The Bata Shoe Museum, in Toronto, Canada, is dedicated to the history of footwear. It was established in 1995 by the Bata family under the Bata Shoe Museum Foundation. Much of the collection was donated from the private collections of Sonja Bata, chair of the foundation and wife of Thomas J. Bata.

 


Designed by Raymond Moriyama, and completed in 1991, the structure sits on a prominent corner of Bloor and St. George Streets. Its form is derived from the idea of the museum as a container. Taking this further, and associating it more with shoes, Moriyama stated the building is meant to evoke an opening shoe box, realized in a somewhat deconstructivist form with its canted walls and copper clad roof offset from the walls of the building below in an interesting play of volume and void. The main facade (north) along Bloor St. pinches inward to where the entrance, in the form of a glass shard, emerges, creating a more generous forecourt.
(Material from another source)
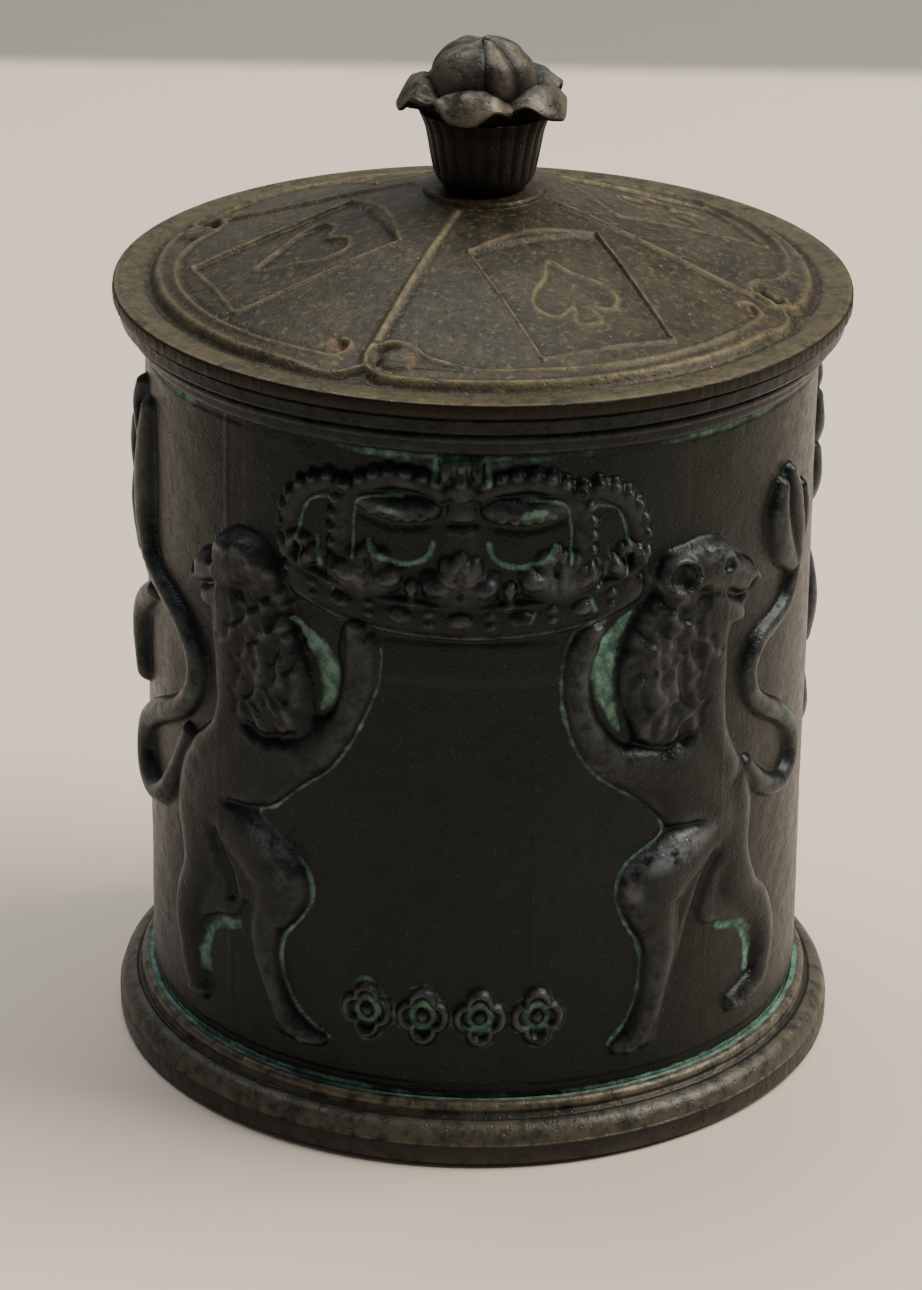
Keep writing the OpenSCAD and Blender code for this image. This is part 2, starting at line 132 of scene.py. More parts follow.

This glass protrusion is one end of a multi-level 'cut' through the building which contains the main vertical circulation, providing a clear view through the building to the three story faceted glass wall, designed by Lutz Haufschild, on the south facade. The entire stone volume appears to float above a ribbon of glass display windows on the street level, and its vast expanses of limestone are used as backdrops for banners advertising exhibitions within.

 

Roman style shoe

The building consists of three stories above ground, and two below ground levels, throughout which are dispersed galleries, a resource lab, restoration facilities, a gift shop, offices, and storage. Typical of most museums the gallery spaces are neutral in design, allowing focus on the creative displays, not the building itself. However, cast bronze and leather, traditional materials used in the creation of shoes, are used in signage throughout the museum.

 

shoe maker

Raymond Moriyama said of the edifice: "Architecture is never the creation of the architect alone. The museum's architecture should be seen as a celebration not only of shoes but also of the wonderful vision that brought them into the public eye."